Professor Jacqueline Barton gives Cocker and RSC Centenary Prize Lecture

Posted on: 27 May 2019

Professor Jacqueline Barton, an expert in the chemistry of DNA, visited Trinity recently to deliver the Cocker and RSC Centenary Prize Lecture to over 150 students and researchers. She became the first female to present the Cocker Lecture in the School of Chemistry.

Professor Barton’s visit coincided with the day the latest cohort of Trinity Chemistry graduates received their results. While here, she and her husband, Professor Peter Dervan, talked to current postgraduate students and attended a mini-symposium showcasing DNA-based research in Ireland, before she delivered her lecture on DNA signalling.

This lecture, held biennially, honours the contribution to Trinity’s School of Chemistry by Wesley Cocker, who was the Chair of General Chemistry and University Professor of Chemistry until 1978. In addition the talk formed part of a short lecture series given by Professor Barton and arising from her award of the Royal Society of Chemistry’s Centenary Prize in 2018.

Professor Barton’s work is highly celebrated.
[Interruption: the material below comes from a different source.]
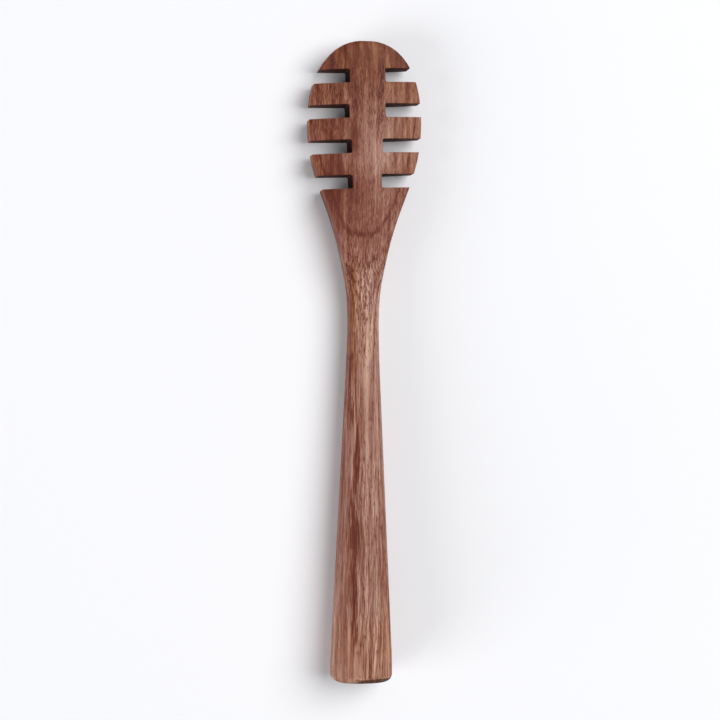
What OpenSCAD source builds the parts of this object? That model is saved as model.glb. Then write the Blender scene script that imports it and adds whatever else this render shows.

Her research over the last two decades provides insight into how DNA communicates electronically along its backbone (across a region that represents over 300 base pairs) and acts as a redox switch to trigger damage-repair mechanisms.

Professor Barton is the John Kirkwood and Arthur Noyes Professor of Chemistry and Norman Davidson Leadership Chair of the Division of Chemistry and Chemical Engineering at the California Institute of Technology (CALTECH). She has won numerous awards including the National Medal of Science in 2010, the American Institute of Chemists Gold Medal in 2015, the Pupin Medal and the Van’t Hoff Award in 2017, and the National Academy of Sciences Award in Chemical Sciences in 2019.